Gould also invites back Marie Schrader, Hank's widow (Betsy Brandt), so we can see the victim of one of Saul Goodman's greatest crimes stare him in the face, alongside six federal law enforcement officers.

But that doesn't faze Saul. Nor does a slew of charges carrying penalties of multiple life sentences. In Marie's presence, Saul melodramatically presents himself as a victim, reframing the story of his first encounter with Walter and Jesse Pinkman as the start of a multi-year hostage situation. He points out that the prosecution doesn't have to buy his story. All he needs is to win the sympathy of one juror.

This spooks the feds enough to negotiate a plea deal that whittles down the threat of dying in a miserable prison to seven and a half years to be served at the same light security facility housing Bernie Madoff.

Only when he petulantly presses his luck by offering to give up details on what happened to Howard Hamlin – solely a shot at securing a weekly pint of Bluebell mint chocolate chip ice cream –  does he find out that Kim (Rhea Seehorn) has already spilled her guts on that front, placing her own freedom in jeopardy.

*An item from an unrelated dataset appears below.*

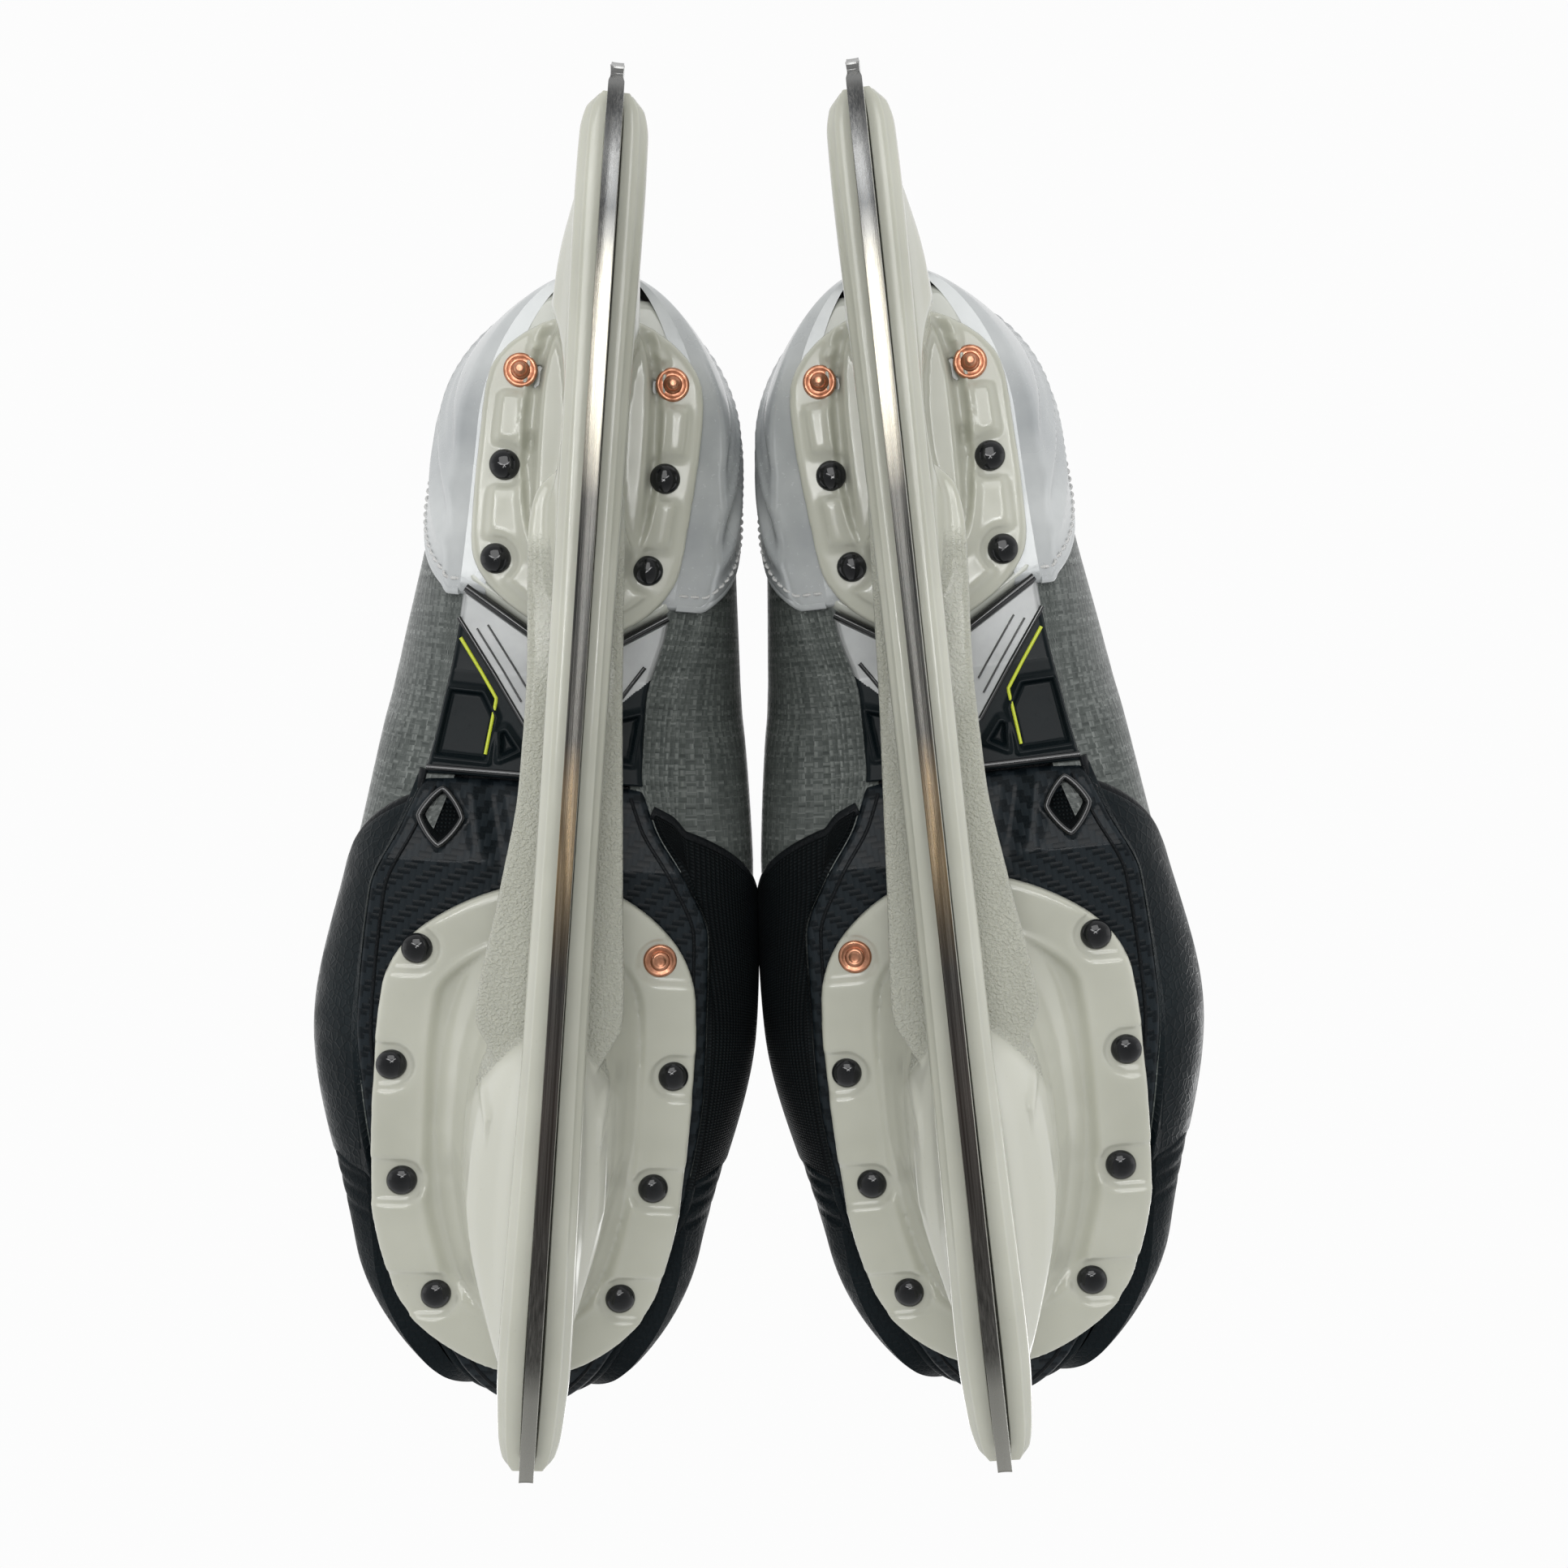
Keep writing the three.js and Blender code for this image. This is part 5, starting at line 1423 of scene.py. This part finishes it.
def make_counter():
    for side, name in ((1, "heel_counter"), (-1, "inner_heel_counter")):
        part = Part()
        place = side_place(side)
        t = np.linspace(0, 1, 60)
        hs = np.r_[np.linspace(-UNDER, 0, 10)[:-1], 88 * t**1.25]
        steps = border_steps(80.0, 2.4, 70)
        start = counter_front(hs)
        U = start[None] + (1.0 - start[None]) * (1 - (1 - steps[:, None]) ** 1.35)
        H = np.broadcast_to(hs[None], U.shape)
        points = place(U, H)
        n = outward(points, [side, 0.3, 0])
        ahead = (U - start[None]) * LENGTH
        top = (88 - H)
        rise = round_end(ahead, 2.2) * round_end(top, 2.0)
        folds = np.zeros_like(U)
        for at, tilt, size, wide in ((9, 0.5, 1.0, 2.0), (15, 0.62, -1.1, 2.2), (22, 0.75, 1.1, 2.4),
                                     (31, 0.9, -0.9, 2.6)):
            fade = smooth(2, 8, H + 4) * smooth(60, 30, H)
            folds += size * np.exp(-(((ahead - at - tilt * H) / wide) ** 2)) * fade
        points = points + n * (-0.3 + 2.0 * rise + folds * rise)[..., None]
        part.grid(points, 0, side < 0)
        under = np.stack([points[:, 0] * [0.8, 1, 1] + [0, 0, -0.2], points[:, 0]], 1)
        part.grid(under, 0, side < 0)
        # The stitched edge: a flat band and a row of white stitches on it.
        line_h = np.linspace(-UNDER + 0.5, 86, 96)
        band = place(counter_front(line_h) + 1.0 / LENGTH, line_h)
        ups = surface_normals(band)
        tube(part, band + ups * 1.1, 1.15, 10, 0, flat=0.5, ups=ups)
        seam = place(counter_front(line_h) + 3.6 / LENGTH, line_h)
        stitches(part, seam + surface_normals(seam) * 1.6, surface_normals, 2.7, 0.36, 0.5, 1)
        replaced = ["heel_counter"] if side > 0 else ()
        build(name, part, [M["pearl"], M["thread"]], "boot", replaced)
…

Rhea Seehorn as Kim Wexler in "Better Call Saul" (Greg Lewis/AMC/Sony Pictures Television)

Kim is the only person who loved Jimmy and never tried to screw him over. And that changes the terms of the punishment he's willing to endure.

It is uncommon for a figure like Saul Goodman, who's neither benevolent nor entirely evil, to receive full mercy from those who wrote him into existence. Similarly Jimmy does not aim for benediction but, by the grace of Gould, receives it anyway.

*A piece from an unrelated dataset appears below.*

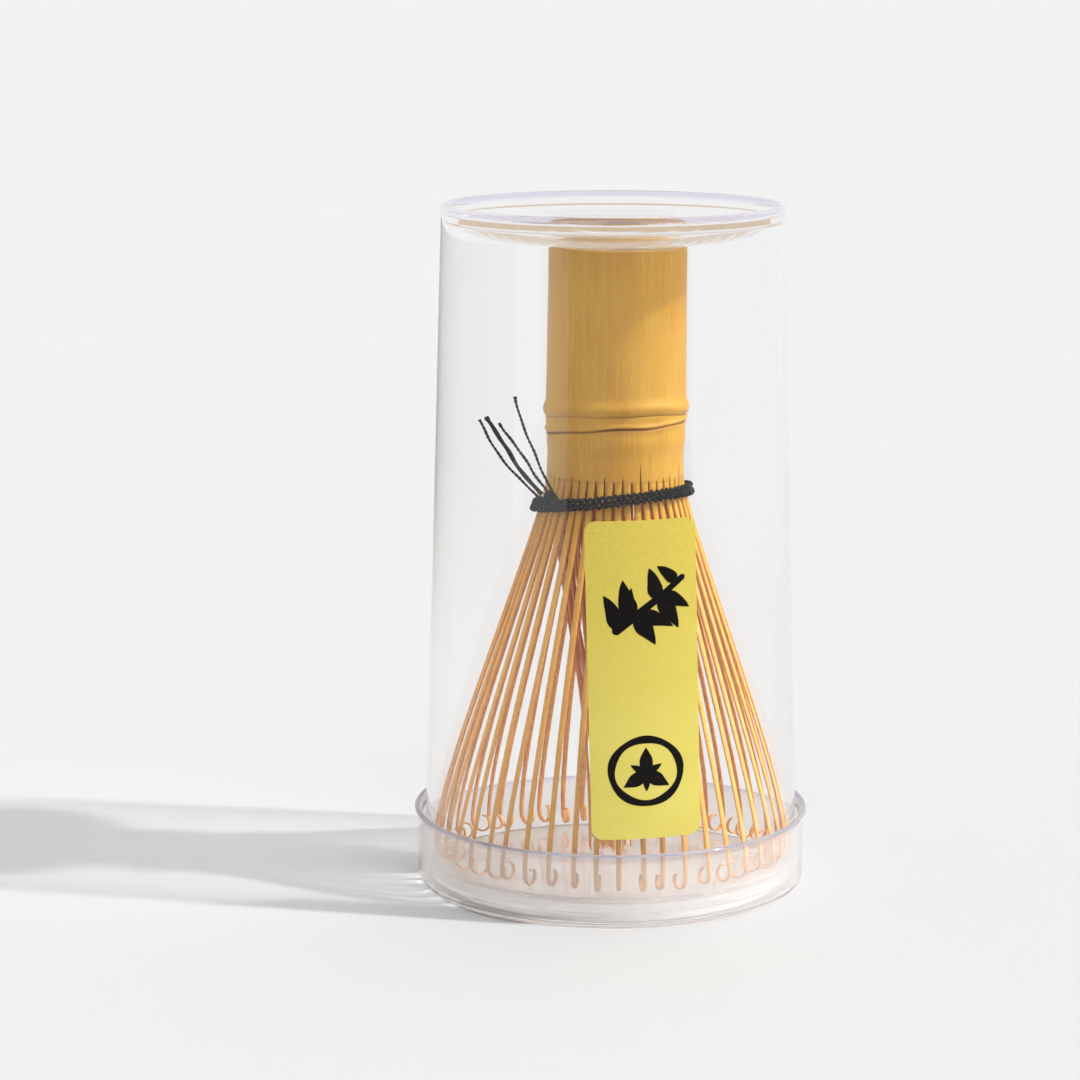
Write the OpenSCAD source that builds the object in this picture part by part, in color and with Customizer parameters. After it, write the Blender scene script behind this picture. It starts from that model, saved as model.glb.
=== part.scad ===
// Bamboo tea whisk, standing tines down in its clear case.
// Millimetres, +Z up. The origin is the centre of the lid's foot, on the table. The label faces -Y.

/* [Case] */
// Height of the closed case above the table
case_h = 126; // [125:0.5:132]
// Outer radius of the tube at its open end
tube_open_r = 34.8; // [34.4:0.1:35]
// Outer radius of the tube at its closed end
tube_closed_r = 31.3; // [31:0.1:32]
// Wall thickness of the tube
tube_wall = 1.1; // [0.8:0.1:1.2]
// How far the closed end dips into the tube
dish_depth = 4.2; // [3:0.1:5]
// Height at which the tube's open end stands in the lid's channel
tube_foot_z = 2.8; // [2.6:0.1:3.4]

/* [Lid] */
// Outer radius of the lid's wall
lid_r = 36; // [35.8:0.1:37]
// Height of the lid
lid_h = 14; // [10:0.5:16]
// Wall thickness of the lid
lid_wall = 0.9; // [0.7:0.1:1]
// Height of the raised floor that the whisk stands on
floor_z = 5.2; // [4.5:0.1:5.4]
// Radius of the raised floor
floor_r = 32.6; // [31:0.1:32.8]
// How far the lip flares beyond the wall
lip_flare = 0.7; // [0.3:0.1:1.2]

/* [Label] */
// Width of the label, measured across
label_w = 19.7; // [15:0.1:24]
// Height of the label
label_h = 57; // [40:1:60]
// Height of the label's centre above the table
label_z = 45; // [44:0.5:48]
// Turn of the label from the front, towards +X
label_turn = 8.8; // [-20:0.1:20]
// Tilt of the label, anticlockwise
label_tilt = 1.2; // [-3:0.1:3]
// Corner radius of the label
label_corner = 2; // [1:0.5:4]
// Thickness of the paper
label_t = 0.16; // [0.1:0.02:0.2]

/* [Handle] */
// Height of the handle's cut top
handle_top_z = 118.5; // [112:0.1:118.5]
// Radius of the handle above the node
handle_r = 12.6; // [11.8:0.1:13]
// Radius of the ridge at the bamboo's node
node_r = 13.4; // [13.1:0.1:14]
// Height of the node's ridge
node_z = 89.8; // [86:0.1:92]
// Radius of the hollow in the handle
bore_r = 8; // [7:0.1:9]
// Height at which the splits that make the tines begin
split_z = 77; // [76:0.5:78]
// Lean of the whisk in its case, in degrees towards +X
whisk_lean = 0.5; // [0:0.1:0.8]

/* [Tines] */
// Sections that the bamboo is split into
sections = 16; // [12:1:16]
// Width of an outer tine
outer_w = 1.05; // [0.7:0.05:1.1]
// Radius at the outer tines' widest spread
spread_r = 32.5; // [28:0.1:32.5]
// Height of the lowest point of the outer tines' hooks
tine_low_z = 5.9; // [5.9:0.1:8]
// Radius of the hook's wide bend
hook_r = 2; // [1.6:0.1:2.2]
// Radius of the hook's tight bend
hook_tip_r = 1.5; // [1.2:0.1:1.5]
// Width of an inner tine
inner_w = 0.46; // [0.3:0.02:0.48]
// Radius of the gathered bundle of inner tines
bundle_r = 4.2; // [4:0.1:5]
// Height of the inner tines' tips
bundle_low_z = 7; // [6.5:0.5:12]

/* [Thread] */
// Radius of the thread
thread_r = 0.42; // [0.3:0.02:0.44]
// Height of the middle round at the whisk's axis
thread_z = 73.1; // [72:0.1:74]
// Rise of the rounds towards +X, in degrees
thread_rise_x = 6.7; // [0:0.1:7]
// Rise of the rounds towards the front, in degrees
thread_rise_front = 4.3; // [0:0.1:5]
// Radius of the knot
knot_r = 1.6; // [1.2:0.1:1.8]
// Turn of the knot from the front, towards -X
knot_turn = 46; // [40:1:60]
// Height of the knot's centre above the middle round
knot_lift = 1.6; // [0:0.1:2]

/* [Hidden] */
$fn = 64;
tines_per_section = 3;
thread_rounds = 3;
section_turn = 360 / sections;
tine_turn = section_turn / tines_per_section;
// The first outer tine stands this far round from the front
first_tine_turn = 1.2;
// The thread's loose tails, each [heading of its plane, slope where it leaves the knot, turn of its bend,
// bend radius, tail radius, turn on the knot, height on the knot]
tails = [
    [172, 40, 22, 45, 0.3, -50, 0.4],
    [170, 46, 15, 62, 0.45, -26, 1.3],
    [168, 51, 6, 138, 0.32, 24, 1.7],
    [176, 58, 20, 54, 0.3, 84, 1.0]
];

function two_digits(i) = i < 10 ? str("0", i) : str(i);
function outer_name(i) = str("outer_tines_", two_digits(i));
function inner_name(i) = str("inner_tines_", two_digits(i));
function round_name(i) = str("thread_round_", i);
function tail_name(i) = str("thread_tail_", i);

function bezier(p, t) =
    pow(1 - t, 3) * p[0] + 3 * pow(1 - t, 2) * t * p[1]
    + 3 * (1 - t) * t * t * p[2] + pow(t, 3) * p[3];
function curve(p, steps) = [for (i = [0:steps]) bezier(p, i / steps)];
function on_circle(c, r, a) = c + r * [cos(a), sin(a)];
function arc(c, r, from, to, steps) =
    [for (i = [0:steps]) on_circle(c, r, from + (to - from) * i / steps)];

// Case: the tube's outer surface is a cone
tube_taper = (tube_open_r - tube_closed_r) / (case_h - tube_foot_z);
function tube_r(z) = tube_open_r - tube_taper * (z - tube_foot_z);

// The closed end is flat in the middle and steep at its rim, so its height follows a power of the radius.
// Its rings stand closer together towards the rim.
dish_power = 10;
dish_steps = 16;
rim_round = 0.6;
rim_drop = 1;
corner_gap = 0.4;
dish_r = tube_closed_r - tube_wall;
dish_low_z = case_h - rim_drop - tube_wall - dish_depth;
function dish_z(r) = dish_low_z + dish_depth * pow(r / dish_r, dish_power);
function dish(lift, rim_r, order) = [for (i = order)
    let (r = rim_r * cos(90 * i / dish_steps)) [r, dish_z(r) + lift]];
corner_z = dish_z(dish_r - corner_gap) - corner_gap;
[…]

When Saul Goodman arrives in that Albuquerque courtroom one last time  – invoking his magic phrase "It's showtime" before sealing his fate – he changes his story to assume guilt for everything.

Before the court, Saul confesses to all of it, eating Kim's sins for good measure, along with screwing over Oakley one last time. He invokes Chuck's name and confesses to ruining the one thing Chuck lived for, practicing law, in a shot that incorporates the courtroom's Exit sign and its irritating electrical buzz. He even takes the blame for Chuck's suicide.

He ends by telling the judge that he doesn't want to be referred to as Saul Goodman in the complaint. "The name's McGill," he says. "I'm James McGill." Then he turns around and gives Kim a lingering, contrite look.

Nevertheless, it's Saul Goodman's reputation that protects Jimmy on his way to Montrose, the lonesome prison dubbed the Alcatraz of the Rockies. A fellow convict recognizes him on the bus, and soon enough everyone on board is chanting his catchphrase: "Better! Call! Saul!"

That would be enough for the finale to live up to its title, and a fitting coda to a season that started with a cascade of the luxurious objects that made Saul Goodman who he is being stripped away by the cops. Everything the criminal lawyer earned is gone, except his name.

Instead, Gould lets us know that's not all he has. Sometime later, after Jimmy's found a new and poetically appropriate purpose as one of the prison's bakers, he receives a visit from his attorney: Kim Wexler.

Kim tells Jimmy that her New Mexico bar card doesn't have an expiration date. And in another moment that bridges "Breaking Bad" with "Better Call Saul," they share a cigarette.

The "Breaking Bad" cigarette hid ricin, bouncing around from one hiding place to the next until finally being used to kill a greedy sociopath who deserved it. "Saul Gone" uses one to show that the bond Jimmy and Kim share remains intact; the glow of the flame that lights it, and its cherry, provides the sole golden glimmer in this black-and-white goodbye.

She marvels that he had them down to seven years, only to trade it in for 86 years.

"But with good behavior, who knows?" he says, taking another drag.

Jimmy ends up where he was always going to be, sending Kim back to freedom with this signature one-two finger gun salute – and bound to 86 years' worth of time but unburdened of the guilt bouncing him from old regrets toward new ones.  

With that, Saul Goodman's engrossing, poignant and beautifully tragic story is finished. And in the end, it really was all good.